In out, in out, shake it all about

I’m rewriting some call centre scripts at the moment which need details about various forms people can download. I’ve been saying to fill these in (as in ‘fill in your details’) but someone else working on the same project has gone with ‘fill out your details’. This has left me in a bit of a quandary. A trip to Google tells me that ‘fill out’ is favoured (or favored) in America, while ‘fill in’ is the more acceptable version on this side of the pond. And the OED doesn’t seem to have a preference (although apparently everyone ‘fills in the blanks’). So what do you think? Are you in or out?

Contraction distractions

I’m reading The Essex Serpent at the moment by Sarah Perry (well worth your time and will look lovely on your bookshelf), a historical gothicky novel set in and around my old neck of the woods of Colchester. It’s a great read, but I’ve found myself distracted a couple of times by her use of contractions. Now anyone who knows me and my writing will know that I’m a great advocate of contractions (‘we’re’, ‘it’s’, etc, etc.) – they’re a really quick and easy way to immediately make writing sound less robotic and more like a human being’s come up with the words.
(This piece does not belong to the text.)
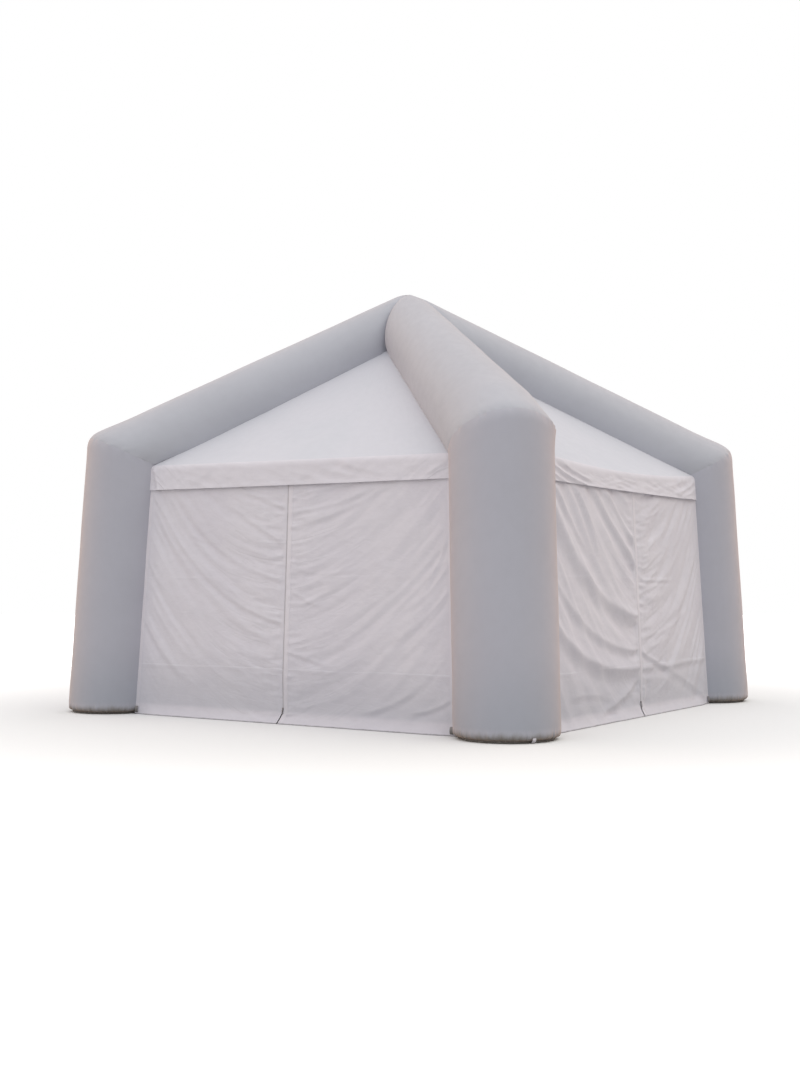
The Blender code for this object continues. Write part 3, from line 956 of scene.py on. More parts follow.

I tell all my clients to use them whenever they can. But Ms Perry has gone one step further and used some slightly unusual ones, which I’m not entirely sure I’m on board with – especially considering that I sometimes avoid ‘it’ll’ as it feels like a step too far. Some examples:

  • “Cora Seaborne sends a wreath judged rightly to’ve cost the earth.”
  • “…she looked relieved; she told me she’d’ve had the operation if I thought it best.”
  • “He could’ve dropped dead right there at his desk and we’d’ve all laughed.”

Double trouble

The examples in bold, I’m reliably informed by the internet, are unimaginatively called “double contractions” because they contain (you’ve guessed it), two apostrophes as well as two contractional clitics (i.e. the ’d and ’ve).

So what do you think? If you read them out loud they sound fine. And Wikipedia has a great long list of acceptable double contractions, some of which actually hurt my eyes. Like she’ll’ve. Too much, or something we should all be trying to embrace?